Thursday, 26 October 2017

Silk Road: Bezeklik Thousand Buddha Caves

A view of Bezeklik Thousand Buddha Caves at the foot of Flaming Mountain
Buddhism came to China through the Silk Road, and the first contact point was in what is now Xinjiang. Early on the Uyghurs were Buddhists and Turpan became the centre of the religion.

One of the lasting tributes to Buddhism is the Bezeklik Thousand Buddha Caves that are located at the bottom of the Flaming Mountains, 45 kilometres east of Turpan.

There is a range of painting styles that can be found here
These series of caves are quite amazing, in the middle of nowhere, much like the Mogao Grottoes, and whatever is left is quite impressive. The caves were built during the Southern and Northern dynasties or the 5th century through to the Tang, Song and Yuan dynasties or 14th century.

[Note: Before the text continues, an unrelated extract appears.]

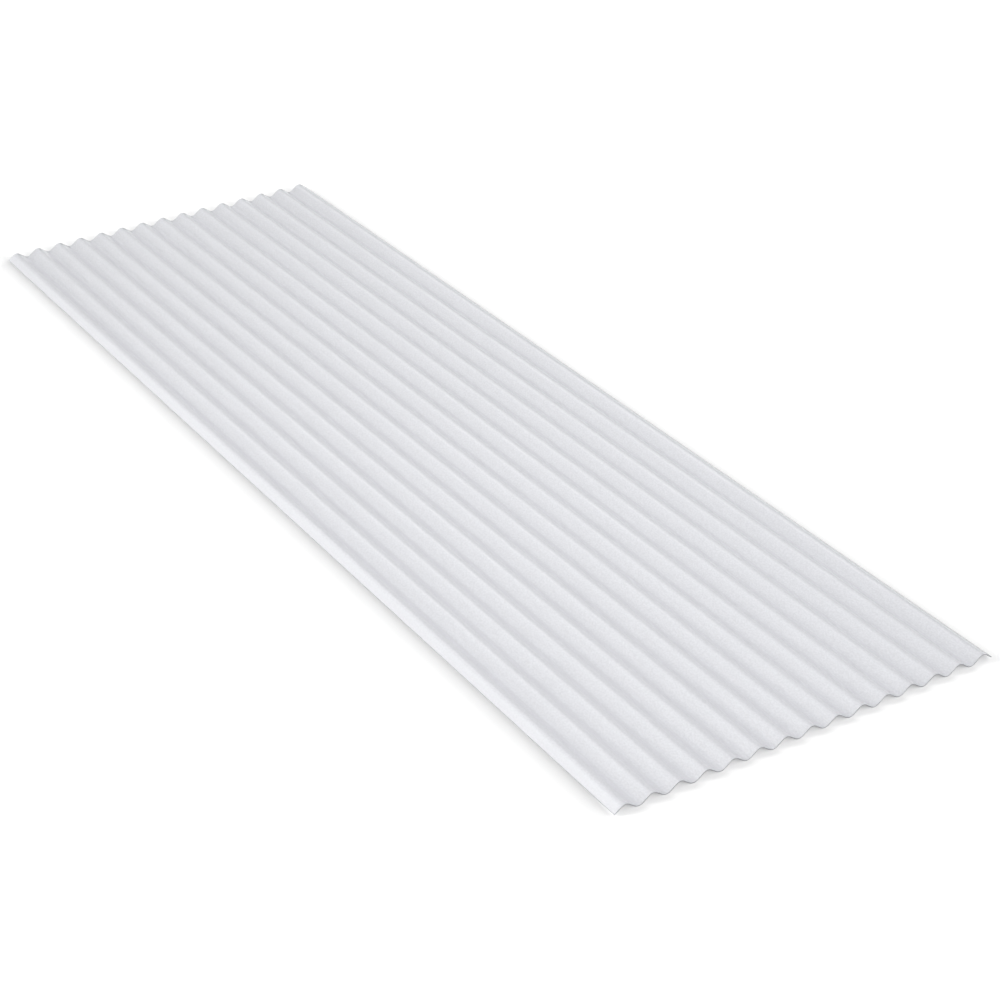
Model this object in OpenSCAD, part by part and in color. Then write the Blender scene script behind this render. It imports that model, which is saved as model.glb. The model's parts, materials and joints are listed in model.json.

Inside the caves are beautiful murals of Buddha in the past, present and future, along with his disciples and followers painted in various styles depending on the dynasty. Some of the murals still have some vibrant colours with very intricate designs that cover every inch of space.

However around the end of the 13th century Buddhist Uyghurs were converted to Islam during a holy war when the they were conquered by the Muslim Chagatai Khanate ruler Khizr Khoja. Therefore, interest in Buddhism declined, while Islam was introduced.

The skin colour of these figures used to be pink long ago
As a result, these caves became neglected, while in subsequent centuries later robbers cut out and stole entire pieces of murals, or Muslims who were anti-Buddhist came and gouged out the eyes of and mouths of figures on the walls.

It was a pity to only see a few caves -- that are guarded nowadays by Uyghurs to ensure no one took pictures of each -- but you can see why it's so important that these caves be guarded.

Strangely these caves are not considered to be good enough to be national treasures on par with Mogao Grottoes as these ones are some of the earliest known Buddhist art work dating back to the 5th century; the Mogao Grottoes date back to the 4th century.

The intricate paintings are impressive
Some patches of murals can be seen in museums around the world, such as the Hermitage Museum in St Petersburg, Tokyo National Museum, the British Museum in London and national museums in Korea and India.

Apparently some of the best pieces were afixed to the walls of the Museum of Ethnology in Berlin, but during World War II, they could not be removed and were thus destroyed in the bombing of of the city by the Allies.

It makes you wonder how many Uyghurs today know their history with regards to Buddhism and would they consider converting back?